House finally focuses in on border crisis
At nine o’clock in the evening on Friday, Speaker Boehner and the House GOP passed their long awaited immigration reform bill. However, this bill does not appear to have a future as the Senate is on recess and the House soon to follow. GOP leaders hurriedly resolved an internal battle that scuttled the vote a day earlier. The president now is vowing to act unilaterally to address the illegal immigration issue.
The legislation was passed on a 223-189 vote. The new version of the bill adds additional funding for the National Guard and includes policy changes meant to speed deportations of illegal immigrant children surging across the southern border. A separate Senate bill died on a procedural vote Thursday evening and no votes are scheduled until sometime in September. Even if the Senate approved the House bill, Obama promised to veto it.
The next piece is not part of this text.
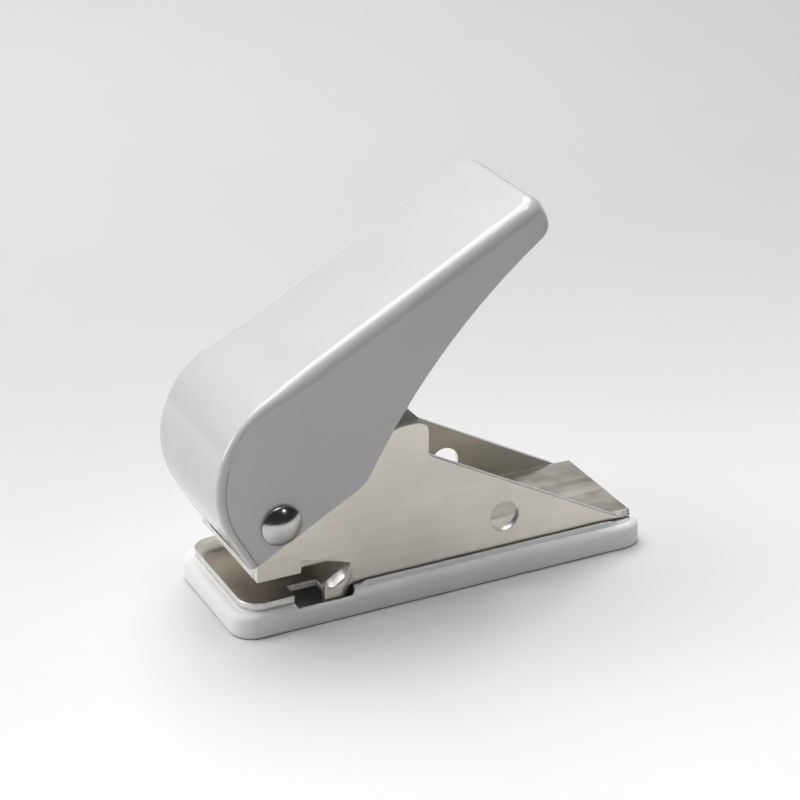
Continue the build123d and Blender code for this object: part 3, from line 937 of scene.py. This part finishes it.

Obama spoke to reporters discussing the current crisis saying, “I’m going to have to make some tough choices to meet the challenge, with or without Congress,” Obama said Friday, speaking to reporters in the White House briefing room. He continued by saying, “I’m going to have to act alone, because we don’t have enough resources.”
The new measure’s price tag is now roughly $700 million, up from $659 million — but still one-fifth of the $3.7 billion Obama requested, and a far cry from what the Senate considered. According to Fox News, the new bill includes 70 million in National Guard money for both the states and federal government. It includes more than $400 million for the Department of Homeland Security to boost border security, and nearly $200 million for housing and “humanitarian assistance.” The bill would also tighten language strengthening a 2008 immigration law, with intention of speeding deportations of illegal immigrant children back to Central American countries. It would bar housing the children on military bases if doing so displaces service members or interferes with military activities.
Speaker Boehner’s spokesperson complained Obama has gone AWOL on the issue of the humanitarian crisis. The disarray arose over what most view as an urgent humanitarian issue, the stream of tens of thousands of unaccompanied minors crossing illegally into South Texas. Most are from El Salvador, Honduras and Guatemala, where towns are beset by gang violence. They are seeking to reunite with family members and drawn by rumors that once here they would be allowed to stay.
The rush took place as Boehner inaugurated a new leadership team on the very day that outgoing House Majority Leader Eric Cantor, unexpectedly defeated in his primary race by a conservative upstart, was stepping down from his post. Cantor was replaced by Representative Kevin McCarthy from California.